A bill that would allow police to take DNA samples from people arrested on serious criminal charges won approval Friday from a Nevada Assembly committee.

The measure - known as "Brianna's Law" - was approved by the Assembly Judiciary Committee and referred to the Ways and Means Committee.

The bill is named in memory of Brianna Denison, a 19-year-old college student who was snatched while sleeping on a friend's couch in January 2008. Her body was found about three weeks later in a vacant lot in south Reno.

James Biela, an ex-Marine and pipefitter, was arrested in November 2008. He was convicted last year of raping and killing Denison and sentenced to death. He was also convicted of raping two other women in late 2007 and sentenced to four life prison terms.

Earlier this week, Denison's family and others testified that if the bill had been law, James Biela may have been captured earlier if officers were allowed to take his DNA sample following a 1996 arrest.

"After his first reported rape in December 2007 they could have matched him to the prior crime and his identity would have been known," Bridgette Zunino-Denison, Brianna's mother, told the committee during a hearing Monday.

Nevada law currently allows police to collect DNA after a person has been convicted.

The proposal would allow police to take DNA swabs when making arrests for felonies, sexual offenses and gross misdemeanors.

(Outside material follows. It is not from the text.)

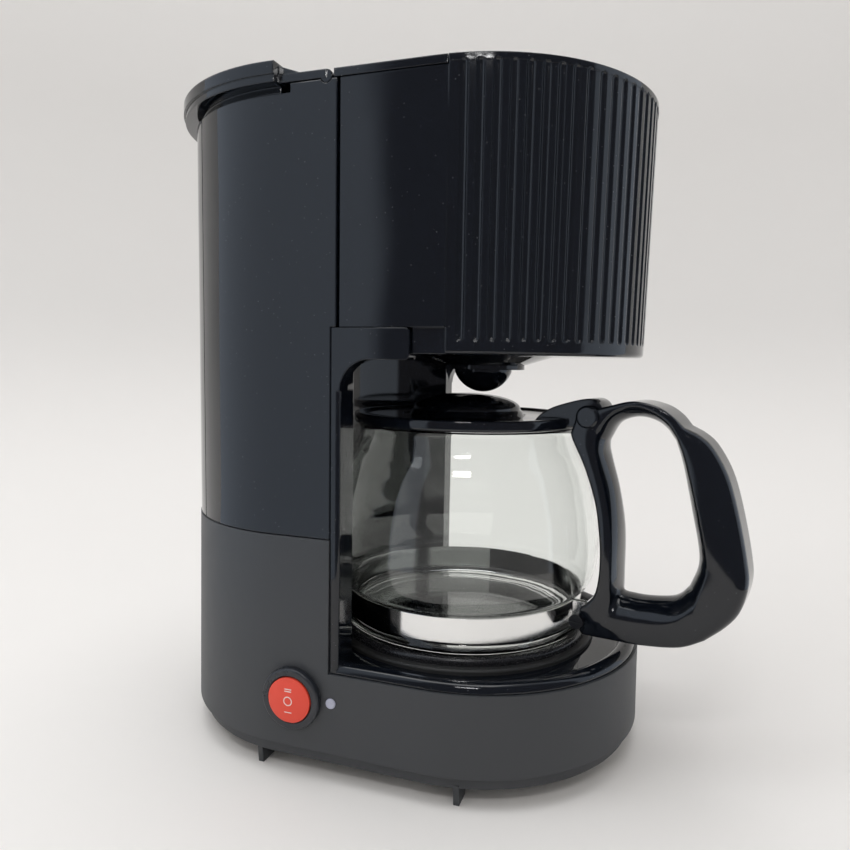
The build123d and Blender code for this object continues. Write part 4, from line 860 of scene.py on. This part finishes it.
def painted_reflection_card(name, radius, span, shade_span, height, bright, dark, fade):
    """A curved glowing card that only reflections see, a painted reflection: dark in the middle, brighter at both
    sides.
    """
    shell = bmesh.new()
    steps = 60
    # The card runs in along the floor and then up, so the floor's reflections are painted with its glow as well.
    columns = []
    for step in range(steps + 1):
        angle = math.radians(span[0] + (span[1] - span[0]) * step / steps)
        columns.append([shell.verts.new((reach * math.cos(angle), reach * math.sin(angle), z))
                        for reach, z in ((FLOOR_RADIUS, 0.004), (radius, 0.03), (radius, height))])
    for left, right in zip(columns, columns[1:]):
        for row in (0, 1):
            shell.faces.new((left[row], right[row], right[row + 1], left[row + 1]))
    card = finish_mesh(name, shell)
    # The card's emission is a painted reflection: its glow lights nothing, casts no shadow and shows only in
    # reflections.
    finish = Finish(name, Base_Color=(0, 0, 0, 1), Roughness=1.0, Specular_IOR_Level=0.0, Emission_Strength=1.0)
    across = finish.node("SeparateXYZ", Vector=finish.place(), output=0)
    along = finish.node("SeparateXYZ", Vector=finish.place(), output=1)
    angle = along.math("ARCTAN2", along, across) * (180 / math.pi)
    turned_angle = angle.math("WRAP", angle, 360.0, 0.0)
    middle = (shade_span[0] + shade_span[1]) / 2
    half = (shade_span[1] - shade_span[0]) / 2
    side = finish.node("MapRange", {"interpolation_type": "SMOOTHSTEP"}, Value=abs(turned_angle - middle),
                       i1=half, i2=half + fade, i3=0.0, i4=1.0)
    glow = finish.blend(side, dark, bright)
    card.data.materials.append(finish.feed(Emission_Color=glow))
    card.visible_camera = False
    card.visible_diffuse = False
    card.visible_transmission = False
    card.visible_shadow = False
    return card


# The card's glow paints the reflections on the polished black: dim across the front, brighter towards both sides.
painted_reflection_card("painted_reflection_glow", 0.46, (100.0, 302.0), (161.0, 260.0), 0.9, (0.76, 0.85, 0.98, 1),
              (0.15, 0.15, 0.17, 1), 4.0)


def soft_lamp(name, place, aim, size, power, colour=(1.0, 1.0, 1.0), seen=True):
    data = bpy.data.lights.new(name, "AREA")
    data.shape = "RECTANGLE"
    data.size, data.size_y = size
    data.energy = power
    data.color = colour
    lamp = bpy.data.objects.new(name, data)
    lamp.location = place
    lamp.rotation_mode = "QUATERNION"
    lamp.rotation_quaternion = (Vector(aim) - Vector(place)).to_track_quat("-Z", "Y")
    lamp.visible_camera = seen
    bpy.context.scene.collection.objects.link(lamp)
    return lamp


soft_lamp("overhead_softbox", (0.0, 0.1, 1.3), (0, 0, 0.1), (0.9, 0.9), 6.0, (1.0, 0.995, 0.98))
soft_lamp("left_softbox", (-0.45, 0.5, 0.8), (0, 0, 0.12), (0.4, 0.6), 1.6, (0.93, 0.97, 1.0))
for number, rise in enumerate((0.385, 0.412)):
    tube = (-0.375, -0.085, rise)
    soft_lamp(f"tube_lamp_{number}", tube, (-0.05, -0.02, 0.118), (0.11, 0.008), 0.14, (1.0, 1.0, 1.0), False)

world = bpy.data.worlds.new("room")
world.use_nodes = True
world.node_tree.nodes["Background"].inputs["Color"].default_value = (0.9, 0.94, 1.0, 1)
world.node_tree.nodes["Background"].inputs["Strength"].default_value = 0.75
bpy.context.scene.world = world
print("studio: floor", FLOOR_RADIUS, "m to the start of the curve")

The bill was amended Friday to include a provision based on a similar law in New Mexico that allows sampling of anyone who flees jurisdiction after posting bail or bond.

Twenty-four states allow police to collect DNA samples before a person is convicted of a crime. The Nevada bill would allow police to take DNA samples and submit them for genetic analysis if there was an arrest warrant.

The DNA samples would then be included in a national database.

A person can apply to have their DNA samples removed from the state and federal databases under certain circumstances, including not being charged for additional felonies or sexual offenses 10 years after they were arrested and swabbed.